Failure to address vulnerabilities created by China’s Great Firewall: More indirectly, any agreement that depoliticizes the Chinese government’s internet policies is overlooking the general security problems created by the Great Firewall (GFW)—Beijng’s system for monitoring and filtering internet communications between China and the outside world.

Over the past month, this issue was highlighted by two incidents in which malware infected applications on Apple’s mobile operating system. On September 17, some of China’s most popular apps—including Tencent’s WeChat and NetEase—were found to be carrying malware, affecting hundreds of millions of smartphones and marking the largest such incident to date in Apple’s history.

The apps were susceptible to intrusions because they used an alternative to Apple’s standard XCode. Analyzing why app developers might have used a less secure code, Oiwan Lam of Global Voices points out that due to the slow international internet connections in China (a direct result of the GFW’s real-time filtering), downloading XCode takes a very long time. Some programmers have consequently turned to alternatives that are more accessible from within the firewall, but also more vulnerable to malware. 

In the second incident, a malicious program targeting Apple devices was reported on October 4 by researchers at Palo Alto Networks. This time, a Chinese marketing company took advantage of internet users’ desire tocircumvent censorship to convince them to download an infected application. The malware essentially allowed the marketers to take control of users’ phones and execute certain actions, such as opening their Safari web browser to a page showing clients’ products or advertisements. 

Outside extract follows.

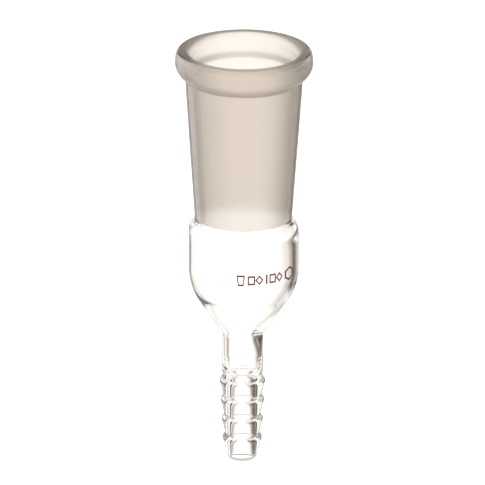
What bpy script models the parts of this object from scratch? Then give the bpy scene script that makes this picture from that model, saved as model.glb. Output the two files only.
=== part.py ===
"""Glass hose adapter: a 24/40 outer ground joint that reduces through a bulb and a neck to a hose barb.

Metres, +Z up. The origin is the centre of the large end of the ground taper, where its bore is 24 mm across.
The socket's mouth opens towards +Z and the hose barb hangs down along -Z.
The glass is one flame-worked wall. Its five worked lengths are separate solids with a small gap between them.
"""

import math

import bpy

COLLECTION = "glass_hose_adapter"
SEGMENTS = 48  # facets round the axis
GAP = 0.0003  # between neighbouring lengths of the wall, and under the enamel

# Ground joint: 24 mm large end, 40 mm long, taper 1 in 10 on the diameter
JOINT_R = 0.012
JOINT_LENGTH = 0.040
JOINT_TAPER = 0.1
JOINT_END_R = JOINT_R - JOINT_TAPER * JOINT_LENGTH / 2
SOCKET_TOP_R = 0.01355  # outer radius of the tube just under the rim bead
SOCKET_END_R = 0.0112  # outer radius at the small end
SOCKET_TOP_Z = -0.0069
SOCKET_END_Z = -JOINT_LENGTH - 0.0004

# Rim bead: a heavy roll, widest in its upper half, with a flat crest, a bevelled lip and a sloping underside
RIM_Z = 0.0004
BEAD_R = 0.0159
BEAD_Z = -0.0023  # height of the widest circle
BEAD_BELLY = 0.0036  # height of the round lower side, were it a whole quarter of an ellipse
BEAD_BELLY_END = -62.0  # degrees, where the sloping underside takes over
BEAD_END_Z = -0.0065  # where the underside meets the tube
CREST_R = 0.0149  # outer radius of the flat crest
LIP_R = 0.0132  # inner radius of the flat crest, where the bevel starts
LIP_Z = -0.0010  # where the bevel runs into the ground taper

# Reducing bulb
BULB_R = 0.0127
BULB_BORE_R = 0.0116
SHOULDER_BEND_R = 0.0036
LOWER_BEND_R = 0.0135
LOWER_BEND_BORE_R = 0.0114
LOWER_BEND_Z = -0.0523
CONE_ANGLE = 33.5  # degrees from the axis
NECK_FILLET_R = 0.0016
NECK_FILLET_BORE_R = 0.0030

# Neck
NECK_R = 0.00474
NECK_BORE_R = 0.00372
NECK_END_Z = -0.0736

# Hose barb: four ridges that shrink towards the tip, each with a rounded shelf above and a cone below
BARB_BORE_R = 0.0025
BARB_BORE_Z = -0.0779  # where the neck's round-bottomed bore has shrunk to the barb's bore
COLLAR_R = 0.00488
COLLAR_Z = -0.0749
RIDGE_COUNT = 4
RIDGE_TOP_Z = -0.08005
RIDGE_PITCH = 0.00468
RIDGE_FIRST_R = 0.0053
RIDGE_LAST_R = 0.0046
RIDGE_ROUND_R = 0.00085
RIDGE_ARC = (80.0, -25.0)  # degrees above and below the ridge's widest circle
TIP_Z = -0.0986
TIP_R = 0.00353
TIP_ROUND_R = 0.0006

# Enamel marks fired on the bulb, in one row
ENAMEL_THICKNESS = 0.0002
ENAMEL_R = BULB_R + GAP
MARK_Z = -0.0511
MARK_STROKE = 0.0005
TAPER_MARK = (0.0013, 0.0019, 0.0026)  # bottom width, top width and height
TAPER_MARK_CENTRE = -3.0  # degrees from -Y towards +X, like the other centres
BAR_MARK_HEIGHT = 0.0023
BAR_MARK_CENTRE = 24.5
POLYGON_MARKS = (  # name, corners, first corner in degrees, width, height and centre
    ("enamel_square_1", 4, 45.0, 0.0017, 0.0022, 8.0),
    ("enamel_diamond_1", 4, 0.0, 0.0020, 0.0024, 16.5),
    ("enamel_square_2", 4, 45.0, 0.0017, 0.0022, 31.5),
    ("enamel_diamond_2", 4, 0.0, 0.0020, 0.0024, 40.0),
    ("enamel_hexagon", 6, 90.0, 0.0032, 0.0034, 55.0),
)


def ellipse_arc(centre, radial, axial, start, end, steps):
    """Points of an elliptical arc in the (r, z) plane, angles in degrees from the outward direction."""
    points = []
    for step in range(steps + 1):
        angle = math.radians(start + (end - start) * step / steps)
        points.append((centre[0] + radial * math.cos(angle), centre[1] + axial * math.sin(angle)))
    return points


def arc(centre, radius, start, end, steps):
    return ellipse_arc(centre, radius, radius, start, end, steps)


def ogee(start, end, steps):
    """Points of an S-shaped step in the bore that leaves both of its ends along the axis."""
    points = []
    for step in range(steps + 1):
        share = step / steps
        rise = (1 - math.cos(math.pi * share)) / 2
        points.append((start[0] + (end[0] - start[0]) * rise, start[1] + (end[1] - start[1]) * share))
    return points


def reducing_cone(bulb_r, bend_r, neck_r, fillet_r, steps):
    """The lower side of the bulb, from top to bottom: a bend, a straight cone and a fillet on the neck."""
    slope = math.radians(CONE_ANGLE)
    bend = arc((bulb_r - bend_r, LOWER_BEND_Z), bend_r, 0.0, -CONE_ANGLE, steps)
    cone_start = bend[-1]
    cone_end_r = neck_r + fillet_r * (1 - math.cos(slope))
    cone_drop = (cone_start[0] - cone_end_r) / math.tan(slope)
    fillet_z = cone_start[1] - cone_drop - fillet_r * math.sin(slope)
    fillet = arc((neck_r + fillet_r, fillet_z), fillet_r, 180 - CONE_ANGLE, 180.0, steps // 2)
    return bend + fillet


def material(name, colour, roughness, transmission=0.0):
    made = bpy.data.materials.new(name)
    made.use_nodes = True
    shader = made.node_tree.nodes["Principled BSDF"]
    shader.inputs["Base Color"].default_value = (*colour, 1.0)
    shader.inputs["Metallic"].default_value = 0.0
    shader.inputs["Roughness"].default_value = roughness
    shader.inputs["IOR"].default_value = 1.473
    shader.inputs["Transmission Weight"].default_value = transmission
    return made


def link(name, mesh, collection, finish):
    made = bpy.data.objects.new(name, mesh)
    collection.objects.link(made)
    mesh.materials.append(finish)
    return made


def turned(name, outer, inner, collection, finish):
    """A solid of revolution. Both outlines run from top to bottom; the outer one comes first."""
    outline = outer + inner[::-1]
    mesh = bpy.data.meshes.new(name)
    vertices = [(r, 0.0, z) for r, z in outline]
    edges = [(index, (index + 1) % len(outline)) for index in range(len(outline))]
    mesh.from_pydata(vertices, edges, [])
    made = link(name, mesh, collection, finish)
    screw = made.modifiers.new("Turn", "SCREW")
    screw.axis = "Z"
    screw.angle = 2 * math.pi
    screw.steps = SEGMENTS
    screw.render_steps = SEGMENTS
    screw.use_merge_vertices = True
    screw.merge_threshold = 0.00001
    screw.use_smooth_shade = True
    return made


def bore_r(z):
    """Radius of the ground taper at height z."""
    return JOINT_R + JOINT_TAPER * z / 2


def rim_bead(collection, finish):
    bottom = SOCKET_TOP_Z + GAP
    upper = ellipse_arc((CREST_R, BEAD_Z), BEAD_R - CREST_R, RIM_Z - BEAD_Z, 90.0, 0.0, 6)
    lower = ellipse_arc((SOCKET_TOP_R, BEAD_Z), BEAD_R - SOCKET_TOP_R, BEAD_BELLY, 0.0, BEAD_BELLY_END, 6)
    outer = upper + lower[1:] + [(SOCKET_TOP_R, BEAD_END_Z), (SOCKET_TOP_R, bottom)]
    inner = [(LIP_R, RIM_Z), (bore_r(LIP_Z), LIP_Z), (bore_r(bottom), bottom)]
    return turned("rim_bead", outer, inner, collection, finish)


def ground_socket(collection, finish):
    outer = [(SOCKET_TOP_R, SOCKET_TOP_Z), (SOCKET_END_R, SOCKET_END_Z)]
    inner = [(bore_r(SOCKET_TOP_Z), SOCKET_TOP_Z), (JOINT_END_R, SOCKET_END_Z)]
    return turned("ground_socket", outer, inner, collection, finish)


def reducing_bulb(collection, finish):
    top = SOCKET_END_Z - GAP
    reach = BULB_R - SHOULDER_BEND_R
    start = math.degrees(math.acos((SOCKET_END_R - reach) / SHOULDER_BEND_R))
    shoulder_z = top - SHOULDER_BEND_R * math.sin(math.radians(start))
    shoulder = arc((reach, shoulder_z), SHOULDER_BEND_R, start, 0.0, 5)
    outer = shoulder + reducing_cone(BULB_R, LOWER_BEND_R, NECK_R, NECK_FILLET_R, 6)
    inner = ogee((JOINT_END_R, top), (BULB_BORE_R, shoulder_z), 6)
    inner += reducing_cone(BULB_BORE_R, LOWER_BEND_BORE_R, NECK_BORE_R, NECK_FILLET_BORE_R, 6)
    bottom = min(outer[-1][1], inner[-1][1])
    outer.append((NECK_R, bottom - GAP))
    inner.append((NECK_BORE_R, bottom - GAP))
    return turned("reducing_bulb", outer, inner, collection, finish)


def neck_tube(top, collection, finish):
    outer = [(NECK_R, top), (NECK_R, NECK_END_Z)]
    inner = [(NECK_BORE_R, top), (NECK_BORE_R, NECK_END_Z)]
    return turned("neck_tube", outer, inner, collection, finish)


def hose_barb(collection, finish):
    top = NECK_END_Z - GAP
    outer = [(NECK_R, top), (COLLAR_R, COLLAR_Z)]
    for ridge in range(RIDGE_COUNT):
        share = ridge / (RIDGE_COUNT - 1)
        ridge_r = RIDGE_FIRST_R + (RIDGE_LAST_R - RIDGE_FIRST_R) * share
        centre = (ridge_r - RIDGE_ROUND_R, RIDGE_TOP_Z - ridge * RIDGE_PITCH)
        outer += arc(centre, RIDGE_ROUND_R, *RIDGE_ARC, 5)
    outer += arc((TIP_R - TIP_ROUND_R, TIP_Z + TIP_ROUND_R), TIP_ROUND_R, 0.0, -90.0, 3)
    step_r = NECK_BORE_R - BARB_BORE_R
    inner = ellipse_arc((BARB_BORE_R, top), step_r, top - BARB_BORE_Z, 0.0, -75.0, 4)
    inner += [(BARB_BORE_R, BARB_BORE_Z - step_r / 2), (BARB_BORE_R, TIP_Z)]
    return turned("hose_barb", outer, inner, collection, finish)


def enamel(name, loops, faces, centre, collection, finish):
    """A thin fired mark wrapped on the bulb. Points are (along, up) from the mark's centre, in metres."""
    mesh = bpy.data.meshes.new(name)
    vertices = []
    for along, up in loops:
        angle = math.radians(centre) + along / BULB_R
        vertices.append((ENAMEL_R * math.sin(angle), -ENAMEL_R * math.cos(angle), MARK_Z + up))
    mesh.from_pydata(vertices, [], faces)
    made = link(name, mesh, collection, finish)
    solidify = made.modifiers.new("Thickness", "SOLIDIFY")
    solidify.thickness = ENAMEL_THICKNESS
    solidify.offset = 1.0
    return made


def polygon(corners, first, width, height):
    """A regular polygon stretched to a width and a height, anticlockwise seen from outside."""
    points = arc((0.0, 0.0), 1.0, first, first + 360.0, corners)[:-1]
    half_width = max(x for x, _ in points)
    half_height = max(z for _, z in points)
    return [(x / half_width * width / 2, z / half_height * height / 2) for x, z in points]


def enamel_outline(name, corners, centre, collection, finish):
    """A closed stroke: the corners are its outer edge and a smaller copy of them is its hole."""
    count = len(corners)
    size = max(math.hypot(*corner) for corner in corners)
    share = 1 - 1.25 * MARK_STROKE / size
    loops = corners + [(along * share, up * share) for along, up in corners]
    faces = []
    for index in range(count):
        after = (index + 1) % count
        faces.append((index, after, count + after, count + index))
    return enamel(name, loops, faces, centre, collection, finish)


def enamel_marks(collection, finish):
    bottom, top, height = (size / 2 for size in TAPER_MARK)
    taper = [(-bottom, -height), (bottom, -height), (top, height), (-top, height)]
    enamel_outline("enamel_taper_outline", taper, TAPER_MARK_CENTRE, collection, finish)
    bar = polygon(4, 225.0, MARK_STROKE, BAR_MARK_HEIGHT)
    enamel("enamel_bar", bar, [(0, 1, 2, 3)], BAR_MARK_CENTRE, collection, finish)
    for name, corners, first, width, height, centre in POLYGON_MARKS:
        enamel_outline(name, polygon(corners, first, width, height), centre, collection, finish)


def main():
    for old in list(bpy.data.objects):
        bpy.data.objects.remove(old, do_unlink=True)
    collection = bpy.data.collections.new(COLLECTION)
    bpy.context.scene.collection.children.link(collection)
    clear = material("clear_glass", (0.96, 0.97, 0.96), 0.02, 1.0)
    ground = material("ground_glass", (0.78, 0.73, 0.68), 0.55, 1.0)
    ink = material("enamel", (0.32, 0.07, 0.06), 0.45)
    rim_bead(collection, ground)
    ground_socket(collection, ground)
    bulb = reducing_bulb(collection, clear)
    bulb_end = min(vertex.co.z for vertex in bulb.data.vertices)
    neck_tube(bulb_end - GAP, collection, clear)
    hose_barb(collection, clear)
    enamel_marks(collection, ink)


main()
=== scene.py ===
"""Looks for the glass hose adapter: a ground-taper socket with a rim bead, a bulb, a neck and a barb.

The glass is one flame-worked wall. One section of it is turned into five named pieces that meet exactly at
their seams, so light passes from one to the next as it does in fused glass.
"""

import math

import bmesh
import bpy
import numpy as np
from mathutils import Matrix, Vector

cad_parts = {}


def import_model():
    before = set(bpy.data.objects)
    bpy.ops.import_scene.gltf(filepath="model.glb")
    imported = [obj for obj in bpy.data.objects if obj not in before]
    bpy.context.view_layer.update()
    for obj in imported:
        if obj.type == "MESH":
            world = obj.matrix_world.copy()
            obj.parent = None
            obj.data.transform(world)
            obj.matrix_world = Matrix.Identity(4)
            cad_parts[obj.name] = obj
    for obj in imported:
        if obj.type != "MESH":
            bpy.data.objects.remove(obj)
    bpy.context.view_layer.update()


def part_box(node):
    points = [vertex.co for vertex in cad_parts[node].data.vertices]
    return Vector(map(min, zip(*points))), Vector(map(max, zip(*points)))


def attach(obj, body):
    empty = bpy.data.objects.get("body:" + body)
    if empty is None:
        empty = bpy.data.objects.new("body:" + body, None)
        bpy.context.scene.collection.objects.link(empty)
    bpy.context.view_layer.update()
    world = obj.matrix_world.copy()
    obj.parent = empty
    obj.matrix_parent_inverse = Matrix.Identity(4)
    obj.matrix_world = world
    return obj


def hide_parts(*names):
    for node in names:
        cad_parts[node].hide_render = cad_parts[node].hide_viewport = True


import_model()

MM = 0.001
TURN_STEPS = 144  # vertices round the axis
FINE_STEP = 0.05 * MM  # spacing of the section before it is thinned out
WIDEST_STEP = 0.9 * MM
TURN_LIMIT = math.radians(2.5)  # the section keeps a point wherever it has turned by this much
SOFTENING = 0.13 * MM  # how far a flame rounds every corner

# Sizes that follow from the CAD pieces
RIM_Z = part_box("rim_bead")[1].z
BEAD_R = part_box("rim_bead")[1].x
SOCKET_TOP_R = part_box("ground_socket")[1].x
SOCKET_TOP_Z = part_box("ground_socket")[1].z
SOCKET_END_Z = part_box("ground_socket")[0].z
BULB_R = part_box("reducing_bulb")[1].x
NECK_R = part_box("neck_tube")[1].x
NECK_END_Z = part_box("neck_tube")[0].z
TIP_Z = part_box("hose_barb")[0].z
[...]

Both of the above incidents were resolved quickly without long-term harm to consumers, but future attacks that exploit the same incentives may not prove as innocuous. Moreover, security analysts have found that the March 2015 attack on GitHub was carried out with a tool they labeled the “Great Cannon.” This weapon, which is co-located with the GFW, worked by redirecting large volumes of bystander traffic—mostly from Hong Kong and Taiwan—that was headed for search engine Baidu’s China servers and using it to swamp and paralyze the U.S.-based code-sharing website.

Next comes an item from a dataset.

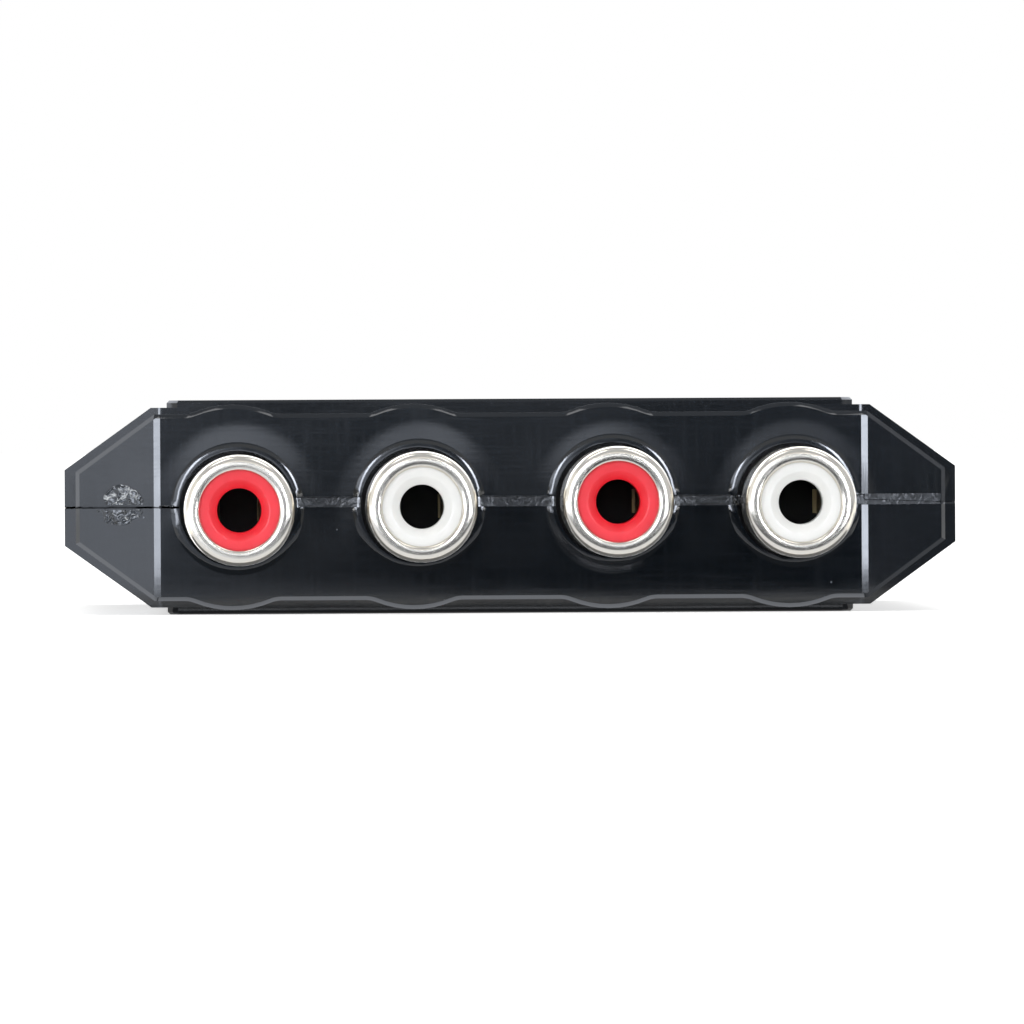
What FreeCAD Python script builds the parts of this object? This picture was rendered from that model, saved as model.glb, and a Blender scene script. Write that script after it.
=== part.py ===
import FreeCAD, Part
import math
import os

# Line output converter: a moulded two-part case with four phono jacks in its nose.
# Millimetres. The jacks face -Y, +Z is up, and the origin is the middle of the bottom panel.

# Phono jacks
shell_radius = 4.15
shell_wall = 0.4
lip_radius = 0.95
lip_opening_radius = 2.95
jack_reach = 10.5
jack_centre_gap = 14.6
jack_pair_pitch = 13.6
jack_shift = 0.47
jack_rises = (-0.18, 0.02, 0.32, 0.22)
insert_hole_radius = 1.65
insert_throat_length = 3.0
countersink_radius = 2.25
block_width = 10.6
block_depth = 9.0
block_roof = 5.2
block_bevel = 0.8
stake_width = 1.6
stake_length = 1.2
stake_thickness = 0.26
stake_inset = 0.02
prong_gap = 2.9
prong_width = 1.8
prong_thickness = 0.25
prong_flare = 0.3
tail_width = 1.3
tail_reach = 4.0
tab_width = 1.5
tab_reach = 0.9
prong_tip_gap = 0.4
pin_reach = 14.8
pin_pocket_radius = 1.8
pin_pocket_web = 0.5

# Case
case_length = 76.0
wall = 1.4
front_wall = 1.8
rear_wall = 1.8
panel_rise = 0.55
panel_side_margin = 1.2
panel_end_margin = 3.5
panel_corner_bevel = 0.8
panel_edge_bevel = 0.2
nose_drop = 0.5
nose_corner_offset = 0.2
nose_tip_inset = 0.84
nose_tip_drop = 0.15
shoulder_side_step = 0.25
nose_block_depth = 6.0
shoulder_depth = 1.5
barrel_rise = 0.7
barrel_foot_radius = 2.0
crease_margin = 5.65
wing_span = 6.5
wing_drop = 4.65
wing_slope = 15.0
crease_bevel = 0.5
nose_edge_bevel = 0.3
boss_width = 0.65
boss_rim = 0.15
boss_height = 0.2
boss_root = 0.3
hole_shift = -0.1
hole_rise = 0.08

# Seam between the case halves
seam_gap = 0.06
tongue_thickness = 0.6
tongue_height = 1.1
lip_height = 0.75
lip_setback = 0.08
wing_gap_start = 0.38
wing_gap_end = 0.08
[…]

Ultimately, actions will speak louder than words. Over the next six months, security experts will closely track and investigate reports of cyber intrusions from China against American companies and other targets, hopefully providing evidence on whether the pace of attacks has slowed, if not ceased.

Meanwhile, the Obama administration will have two avenues—a bilateral dialogue and an ongoing response system—through which to press the Chinese government for answers and prosecutions of those found responsible for violations. The United States will also continue to consider imposing sanctions on Chinese companies found to have benefited from cyberespionage. The threat of sanctions appears to have had at least a short-term impact: On October 12, the Washington Post reported that Chinese officials had for the first time arrested hackers identified by U.S. officials.

White House fact sheet states that these new communication channels could address “malicious cyberactivities” generally. This leaves space for U.S. officials to expand the scope of inquiries beyond commercial espionage. American and Chinese internet users, civil society, and media outlets would be well served if politically driven attacks were covered, beginning with the first bilateral dialogue expected before the end of this calendar year.

In the meantime, though, security experts who have analyzed the Obama-Xi agreement appear to agree that they will not be out of work anytime soon. On September 29, security firm KnowBe4 offered a stark warning to those seeking protection from detrimental cyber intrusions originating in China: “You are still mostly on your own.”